Psychology :: Deception as contextual decision making

When is a lie not a lie? The question of how people lie and how to detect lies is of great interest to both scientists and the public. Deceptive behaviour involves risktaking, understanding the perspectives of others, their intentions and goals, as well as assessing and adjusting information on the basis of their reactions.

That reflective loop is based on building up trust and reputation. We have to build up trust before we try to deceive.

A recent experiment?s novelty lies in the paradigm. The study examined how people cope with deception in a real-life social interaction in which two players tried to deceive each other. The experience of deceiving others and being deceived by others seems to be processed very differently in terms of emotions and mental effort.
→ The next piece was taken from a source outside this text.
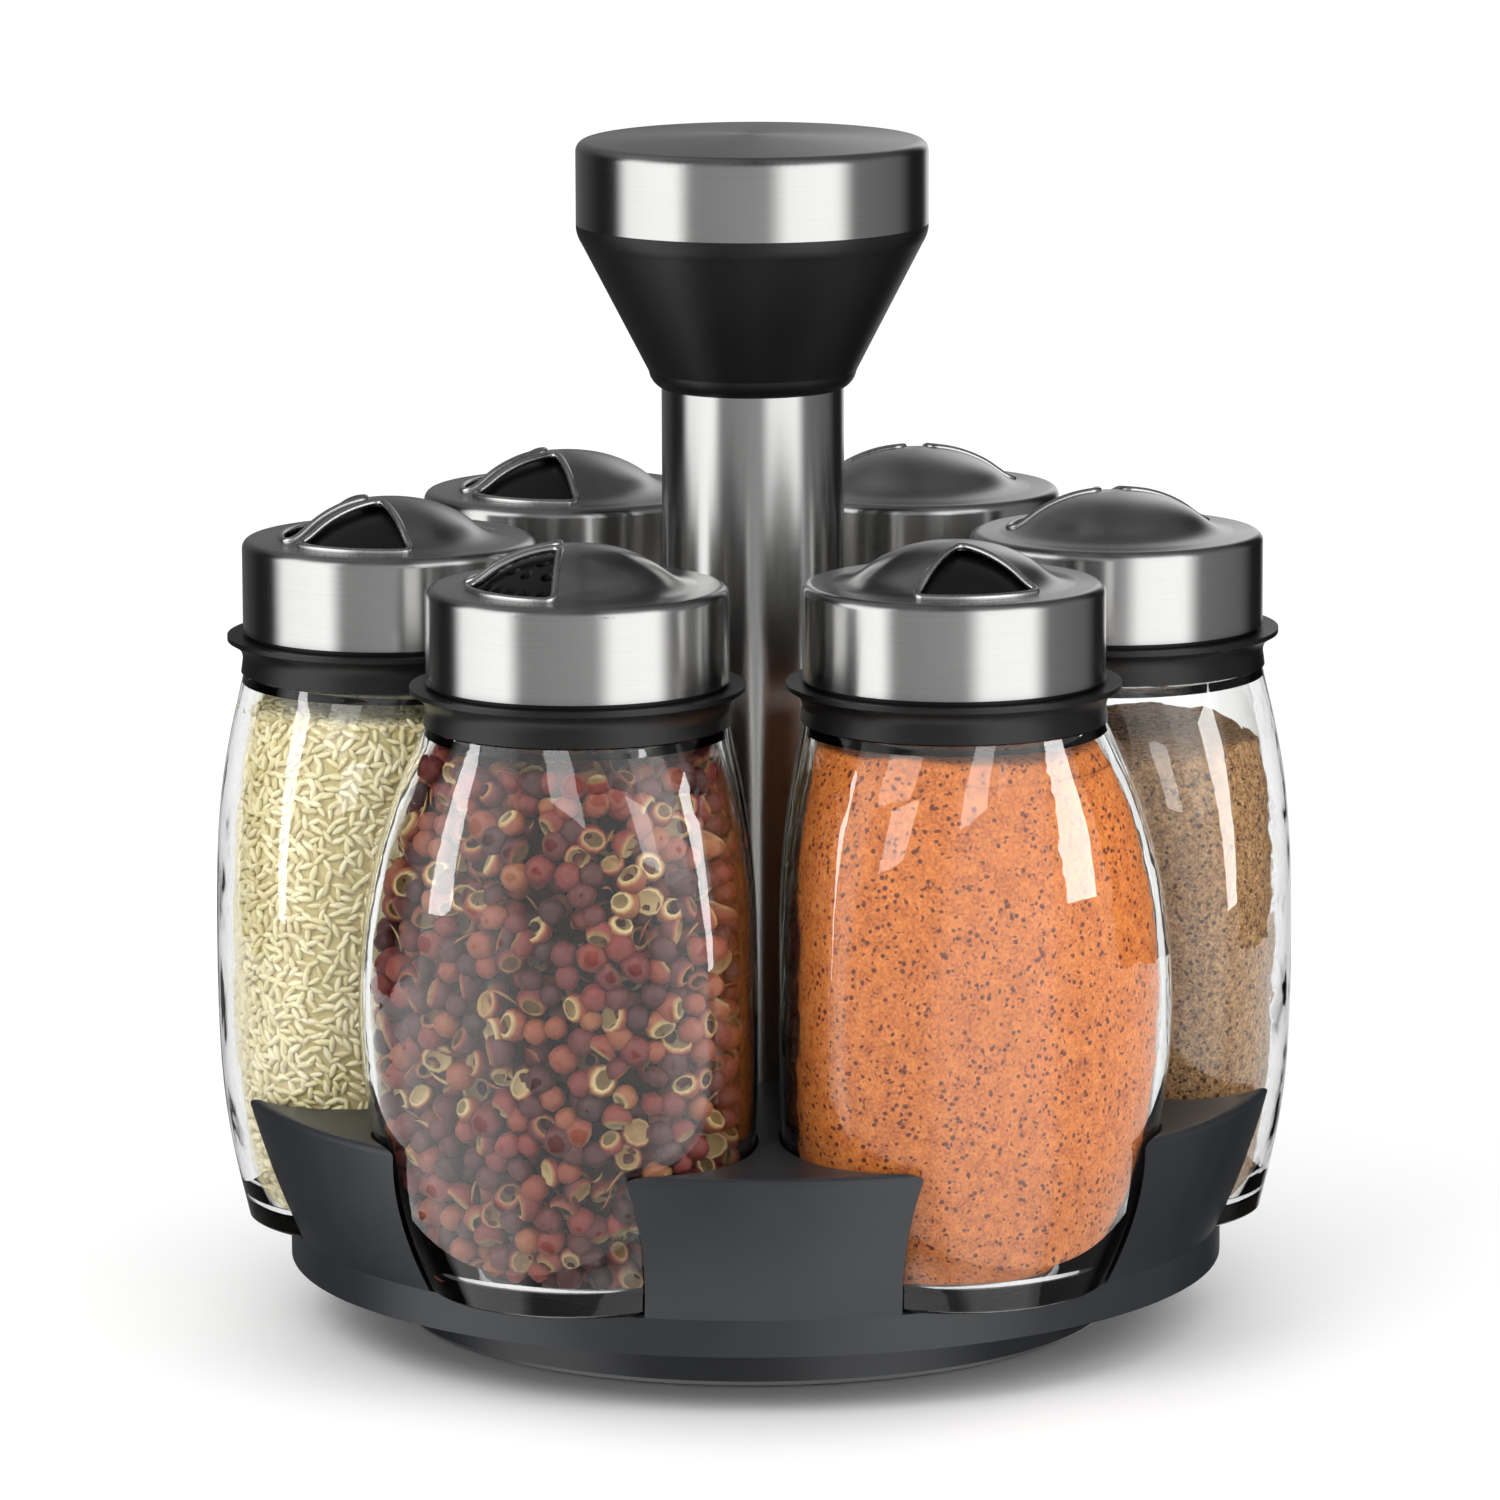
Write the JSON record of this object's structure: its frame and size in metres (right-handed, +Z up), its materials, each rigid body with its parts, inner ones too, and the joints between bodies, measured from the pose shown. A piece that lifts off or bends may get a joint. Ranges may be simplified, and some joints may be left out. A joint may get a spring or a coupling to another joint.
{
  "type": "spice carousel",
  "caption": "Turntable spice rack: glass shaker jars stand between towers on a moulded tray around a steel column with a funnel-shaped knob.",
  "frame": {"origin": "on the table under the column's axis", "axes": "+Z up along the column, -Y to the front, where a tower stands between two jars"},
  "size_m": [0.1784, 0.1724, 0.1964],
  "materials": {
    "charcoal_plastic": "fine moulded, semi-gloss",
    "black_plastic": "fine satin moulded",
    "cage_plastic": "plain moulded",
    "brushed_steel": "turned brushed stainless",
    "polished_steel": "bright zinc",
    "brass_insert": "turned",
    "foot_rubber": "matt",
    "seal_rubber": "translucent silicone",
    "clear_glass": "pressed clear glass, faint green edge",
    "sichuan_peppercorn": "dry split husks, red-brown with cream insides",
    "chilli_powder": "fine orange powder with dark specks",
    "ground_cumin": "coarse tan-brown powder",
    "black_pepper": "coarse dark grains",
    "turmeric_powder": "fine deep yellow powder",
    "pale_grain": "short pale yellow grains"
  },
  "bodies": {
    "foot": {"foot_disc": "charcoal_plastic", "rubber_feet": "foot_rubber", "lower_race": "polished_steel"},
    "cage": {"ball_cage": "cage_plastic", "bearing_balls": "polished_steel"},
    "carousel": {"tray": "charcoal_plastic", "upper_race": "polished_steel", "column_tube": "brushed_steel", "tie_rod": "polished_steel", "rod_washer": "polished_steel", "knob_cone": "black_plastic", "knob_insert": "brass_insert", "knob_cap": "brushed_steel"},
    "jar_front_left": {"glass_jar_front_left": "clear_glass", "spice_front_left": "sichuan_peppercorn"},
    "lid_front_left": {"shaker_insert_front_left": "black_plastic", "neck_seal_front_left": "seal_rubber"},
    "dial_front_left": {"dial_cap_front_left": "brushed_steel"},
    "jar_front_right": {"glass_jar_front_right": "clear_glass", "spice_front_right": "chilli_powder"},
    "lid_front_right": {"shaker_insert_front_right": "black_plastic", "neck_seal_front_right": "seal_rubber"},
    "dial_front_right": {"dial_cap_front_right": "brushed_steel"},
    "jar_right": {"glass_jar_right": "clear_glass", "spice_right": "ground_cumin"},
    "lid_right": {"shaker_insert_right": "black_plastic", "neck_seal_right": "seal_rubber"},
    "dial_right": {"dial_cap_right": "brushed_steel"},
    "jar_rear_right": {"glass_jar_rear_right": "clear_glass", "spice_rear_right": "black_pepper"},
    "lid_rear_right": {"shaker_insert_rear_right": "black_plastic", "neck_seal_rear_right": "seal_rubber"},
    "dial_rear_right": {"dial_cap_rear_right": "brushed_steel"},
    "jar_rear_left": {"glass_jar_rear_left": "clear_glass", "spice_rear_left": "turmeric_powder"},
    "lid_rear_left": {"shaker_insert_rear_left": "black_plastic", "neck_seal_rear_left": "seal_rubber"},
    "dial_rear_left": {"dial_cap_rear_left": "brushed_steel"},
    "jar_left": {"glass_jar_left": "clear_glass", "spice_left": "pale_grain"},
    "lid_left": {"shaker_insert_left": "black_plastic", "neck_seal_left": "seal_rubber"},
    "dial_left": {"dial_cap_left": "brushed_steel"}
  },
  "joints": [
    {"name": "tray_spin", "type": "hinge", "parent": "foot", "child": "carousel", "pos_m": [0, 0, 0.0104], "axis": [0, 0, 1], "continuous": true},
    {"name": "cage_spin", "type": "hinge", "parent": "foot", "child": "cage", "pos_m": [0, 0, 0.0104], "axis": [0, 0, 1], "continuous": true},
    {"name": "jar_lift_front_left", "type": "slide", "parent": "carousel", "child": "jar_front_left", "axis": [0, 0, 1], "range_m": [0, 0.06]},
    {"name": "lid_lift_front_left", "type": "slide", "parent": "jar_front_left", "child": "lid_front_left", "axis": [0, 0, 1], "range_m": [0, 0.03]},
    {"name": "dial_turn_front_left", "type": "hinge", "parent": "lid_front_left", "child": "dial_front_left", "pos_m": [-0.03, -0.05196, 0.12], "axis": [0, 0, 1], "continuous": true},
    {"name": "jar_lift_front_right", "type": "slide", "parent": "carousel", "child": "jar_front_right", "axis": [0, 0, 1], "range_m": [0, 0.06]},
    {"name": "lid_lift_front_right", "type": "slide", "parent": "jar_front_right", "child": "lid_front_right", "axis": [0, 0, 1], "range_m": [0, 0.03]},
    {"name": "dial_turn_front_right", "type": "hinge", "parent": "lid_front_right", "child": "dial_front_right", "pos_m": [0.03, -0.05196, 0.12], "axis": [0, 0, 1], "continuous": true},
    {"name": "jar_lift_right", "type": "slide", "parent": "carousel", "child": "jar_right", "axis": [0, 0, 1], "range_m": [0, 0.06]},
    {"name": "lid_lift_right", "type": "slide", "parent": "jar_right", "child": "lid_right", "axis": [0, 0, 1], "range_m": [0, 0.03]},
    {"name": "dial_turn_right", "type": "hinge", "parent": "lid_right", "child": "dial_right", "pos_m": [0.06, 0, 0.12], "axis": [0, 0, 1], "continuous": true},
    {"name": "jar_lift_rear_right", "type": "slide", "parent": "carousel", "child": "jar_rear_right", "axis": [0, 0, 1], "range_m": [0, 0.06]},
    {"name": "lid_lift_rear_right", "type": "slide", "parent": "jar_rear_right", "child": "lid_rear_right", "axis": [0, 0, 1], "range_m": [0, 0.03]},
    {"name": "dial_turn_rear_right", "type": "hinge", "parent": "lid_rear_right", "child": "dial_rear_right", "pos_m": [0.03, 0.05196, 0.12], "axis": [0, 0, 1], "continuous": true},
    {"name": "jar_lift_rear_left", "type": "slide", "parent": "carousel", "child": "jar_rear_left", "axis": [0, 0, 1], "range_m": [0, 0.06]},
    {"name": "lid_lift_rear_left", "type": "slide", "parent": "jar_rear_left", "child": "lid_rear_left", "axis": [0, 0, 1], "range_m": [0, 0.03]},
    {"name": "dial_turn_rear_left", "type": "hinge", "parent": "lid_rear_left", "child": "dial_rear_left", "pos_m": [-0.03, 0.05196, 0.12], "axis": [0, 0, 1], "continuous": true},
    {"name": "jar_lift_left", "type": "slide", "parent": "carousel", "child": "jar_left", "axis": [0, 0, 1], "range_m": [0, 0.06]},
    {"name": "lid_lift_left", "type": "slide", "parent": "jar_left", "child": "lid_left", "axis": [0, 0, 1], "range_m": [0, 0.03]},
    {"name": "dial_turn_left", "type": "hinge", "parent": "lid_left", "child": "dial_left", "pos_m": [-0.06, 0, 0.12], "axis": [0, 0, 1], "continuous": true}
  ],
  "couplings": [
    {"joint": "cage_spin", "follows": "tray_spin", "ratio": 0.5}
  ]
}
Deciding that somebody has just lied to us evoked robust activity in areas previously associated with processing reward and revenge, during trust and reciprocity games. Paradoxically, that implies that we are very concerned not to be deceived although we may do exactly the same to others. The fun part of deception lies in bluffing; this elicits the thrill of risk and anticipation of pleasure without the need to lie.

Our behavioral results demonstrate that deception and detection of deception are highly context dependent processes, which relate truth and lies in terms of trust and risk taking. This is reflected in the neuroimaging results that show that the brain processes the same action differently varying with context.